>> begin Task material

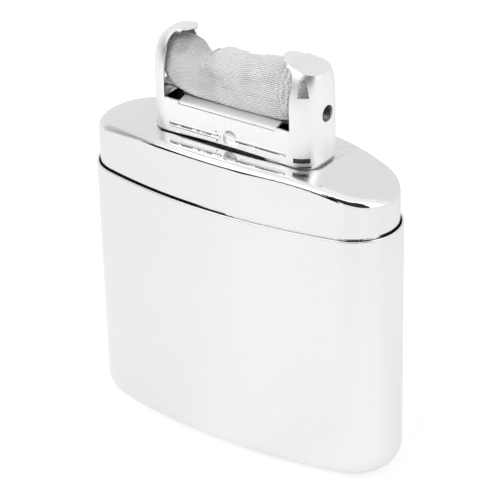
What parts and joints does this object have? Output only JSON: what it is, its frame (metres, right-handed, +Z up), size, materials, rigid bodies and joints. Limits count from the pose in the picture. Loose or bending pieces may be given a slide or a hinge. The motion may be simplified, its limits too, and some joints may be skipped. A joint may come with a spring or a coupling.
{
  "type": "catalytic hand warmer",
  "caption": "Slim oval pocket warmer: plated tank packed with cotton, a short grilled neck, and a lift-off burner head whose hooded ends hold a gauze-wrapped catalyst pad.",
  "frame": {"origin": "on the resting plane, under the middle of the tank", "axes": "+Z up along the height, +X across the width, -Y is the front broad face"},
  "size_m": [0.068, 0.0248, 0.0831],
  "materials": {
    "plated_shell": "polished nickel plate",
    "plated_neck": "polished nickel plate",
    "burner_steel": "bright stamped sheet",
    "grille_steel": "bare punched steel sheet",
    "solder": "dull solder",
    "cotton": "loose absorbent cotton",
    "felt": "pressed wool felt",
    "woven_gauze": "fine woven glass and metal gauze, crumpled",
    "catalyst_wool": "platinum-coated glass wool"
  },
  "bodies": {
    "tank": {"body_shell": "plated_shell", "shoulder_cap": "plated_shell", "seam_solder": "solder", "neck_sleeve": "plated_neck", "neck_grille": "grille_steel", "felt_pad": "felt", "cotton_front": "cotton", "cotton_middle": "cotton", "cotton_rear": "cotton"},
    "burner": {"burner_frame": "burner_steel", "mat_carrier": "grille_steel", "gauze_cover": "woven_gauze", "catalyst_wool_lower": "catalyst_wool", "catalyst_wool_upper": "catalyst_wool"}
  },
  "joints": [
    {"name": "burner_lift", "type": "slide", "parent": "tank", "child": "burner", "axis": [0, 0, 1], "range_m": [0, 0.02]}
  ]
}
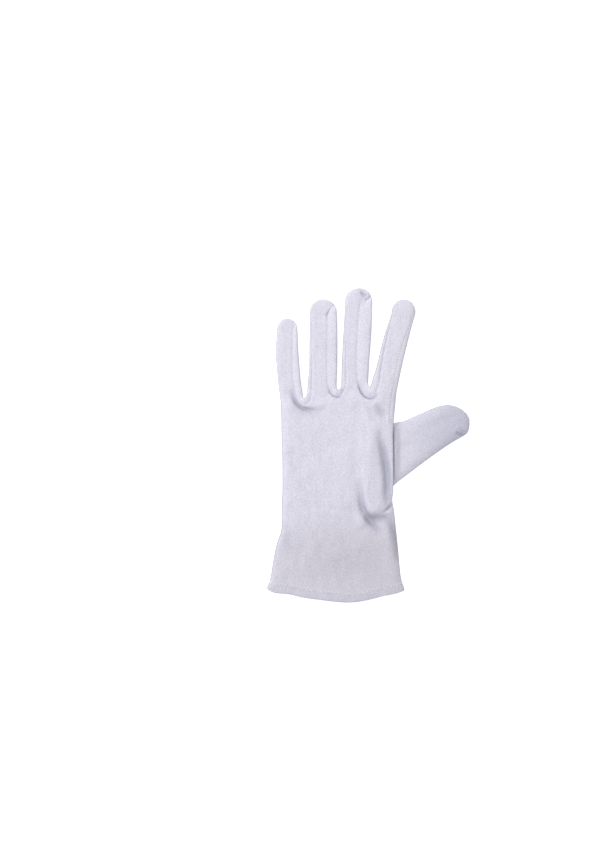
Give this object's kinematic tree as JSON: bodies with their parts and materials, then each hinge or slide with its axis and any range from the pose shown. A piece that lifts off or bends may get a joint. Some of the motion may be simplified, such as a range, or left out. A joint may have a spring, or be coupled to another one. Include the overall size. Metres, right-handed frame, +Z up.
{
  "type": "serving glove",
  "caption": "Left-hand white cotton dress glove lying flat with its back up, fingers a little apart, thumb folded under the palm and out to the side.",
  "frame": {"origin": "middle of the glove's footprint, on the surface it lies on", "axes": "+Y towards the fingertips, +X towards the index finger's side and the thumb, +Z up, out of the back of the glove"},
  "size_m": [0.155, 0.2399, 0.0154],
  "materials": {
    "cotton": "matt white cotton jersey with fine wales",
    "fourchette_cotton": "matt white cotton jersey",
    "hem_cotton": "matt white cotton jersey, two layers"
  },
  "bodies": {
    "root": {"trank": "cotton", "fourchette_little_ring": "fourchette_cotton", "fourchette_ring_middle": "fourchette_cotton", "fourchette_middle_index": "fourchette_cotton", "thumb": "cotton", "cuff_hem": "hem_cotton"}
  },
  "joints": []
}
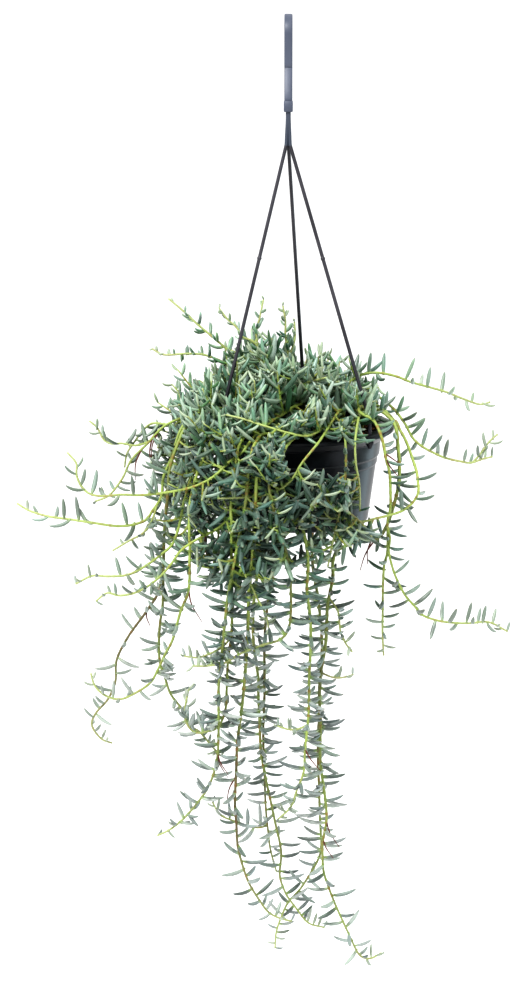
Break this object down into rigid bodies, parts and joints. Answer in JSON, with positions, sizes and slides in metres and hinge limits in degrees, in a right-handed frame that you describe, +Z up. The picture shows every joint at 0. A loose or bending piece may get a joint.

>> end Task material

__To do__:
Return every record, word for word.

__Result of this exercise__:
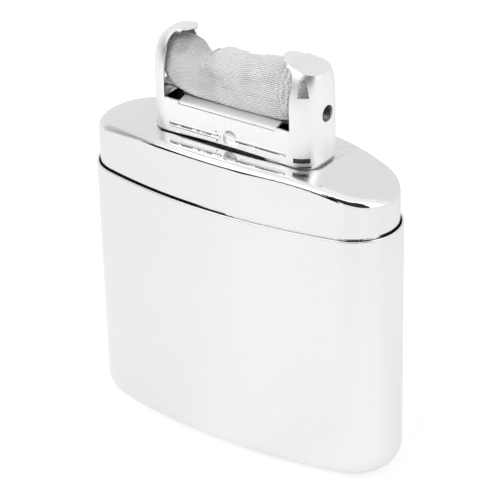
What parts and joints does this object have? Output only JSON: what it is, its frame (metres, right-handed, +Z up), size, materials, rigid bodies and joints. Limits count from the pose in the picture. Loose or bending pieces may be given a slide or a hinge. The motion may be simplified, its limits too, and some joints may be skipped. A joint may come with a spring or a coupling.
{
  "type": "catalytic hand warmer",
  "caption": "Slim oval pocket warmer: plated tank packed with cotton, a short grilled neck, and a lift-off burner head whose hooded ends hold a gauze-wrapped catalyst pad.",
  "frame": {"origin": "on the resting plane, under the middle of the tank", "axes": "+Z up along the height, +X across the width, -Y is the front broad face"},
  "size_m": [0.068, 0.0248, 0.0831],
  "materials": {
    "plated_shell": "polished nickel plate",
    "plated_neck": "polished nickel plate",
    "burner_steel": "bright stamped sheet",
    "grille_steel": "bare punched steel sheet",
    "solder": "dull solder",
    "cotton": "loose absorbent cotton",
    "felt": "pressed wool felt",
    "woven_gauze": "fine woven glass and metal gauze, crumpled",
    "catalyst_wool": "platinum-coated glass wool"
  },
  "bodies": {
    "tank": {"body_shell": "plated_shell", "shoulder_cap": "plated_shell", "seam_solder": "solder", "neck_sleeve": "plated_neck", "neck_grille": "grille_steel", "felt_pad": "felt", "cotton_front": "cotton", "cotton_middle": "cotton", "cotton_rear": "cotton"},
    "burner": {"burner_frame": "burner_steel", "mat_carrier": "grille_steel", "gauze_cover": "woven_gauze", "catalyst_wool_lower": "catalyst_wool", "catalyst_wool_upper": "catalyst_wool"}
  },
  "joints": [
    {"name": "burner_lift", "type": "slide", "parent": "tank", "child": "burner", "axis": [0, 0, 1], "range_m": [0, 0.02]}
  ]
}
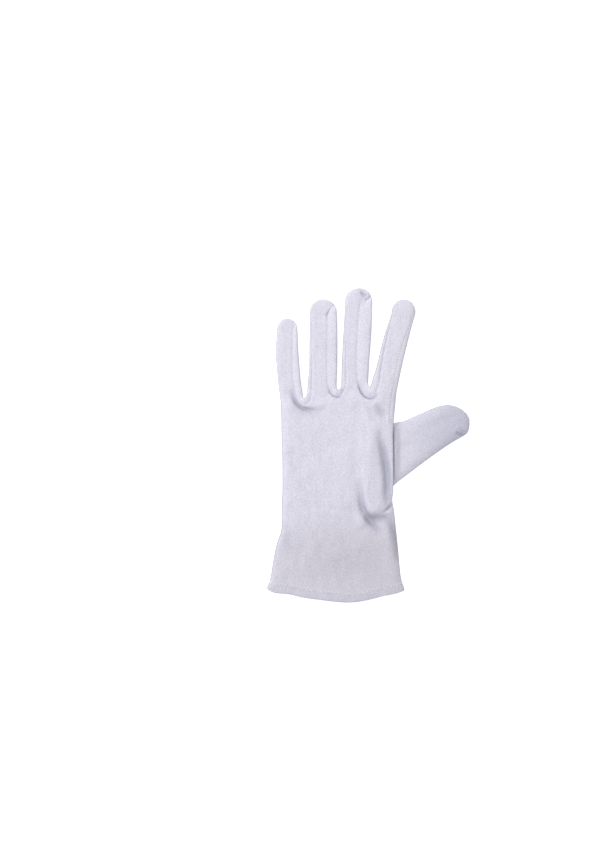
Give this object's kinematic tree as JSON: bodies with their parts and materials, then each hinge or slide with its axis and any range from the pose shown. A piece that lifts off or bends may get a joint. Some of the motion may be simplified, such as a range, or left out. A joint may have a spring, or be coupled to another one. Include the overall size. Metres, right-handed frame, +Z up.
{
  "type": "serving glove",
  "caption": "Left-hand white cotton dress glove lying flat with its back up, fingers a little apart, thumb folded under the palm and out to the side.",
  "frame": {"origin": "middle of the glove's footprint, on the surface it lies on", "axes": "+Y towards the fingertips, +X towards the index finger's side and the thumb, +Z up, out of the back of the glove"},
  "size_m": [0.155, 0.2399, 0.0154],
  "materials": {
    "cotton": "matt white cotton jersey with fine wales",
    "fourchette_cotton": "matt white cotton jersey",
    "hem_cotton": "matt white cotton jersey, two layers"
  },
  "bodies": {
    "root": {"trank": "cotton", "fourchette_little_ring": "fourchette_cotton", "fourchette_ring_middle": "fourchette_cotton", "fourchette_middle_index": "fourchette_cotton", "thumb": "cotton", "cuff_hem": "hem_cotton"}
  },
  "joints": []
}
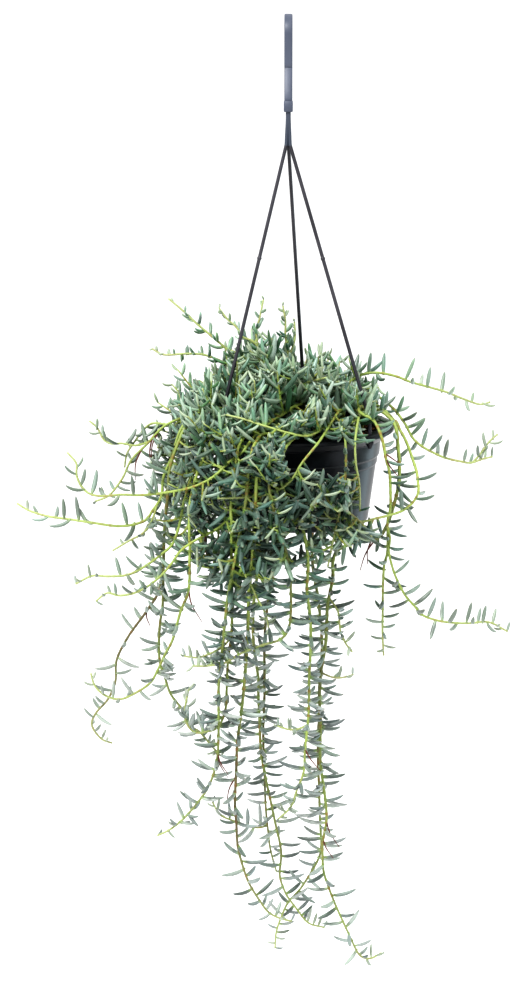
Break this object down into rigid bodies, parts and joints. Answer in JSON, with positions, sizes and slides in metres and hinge limits in degrees, in a right-handed frame that you describe, +Z up. The picture shows every joint at 0. A loose or bending piece may get a joint.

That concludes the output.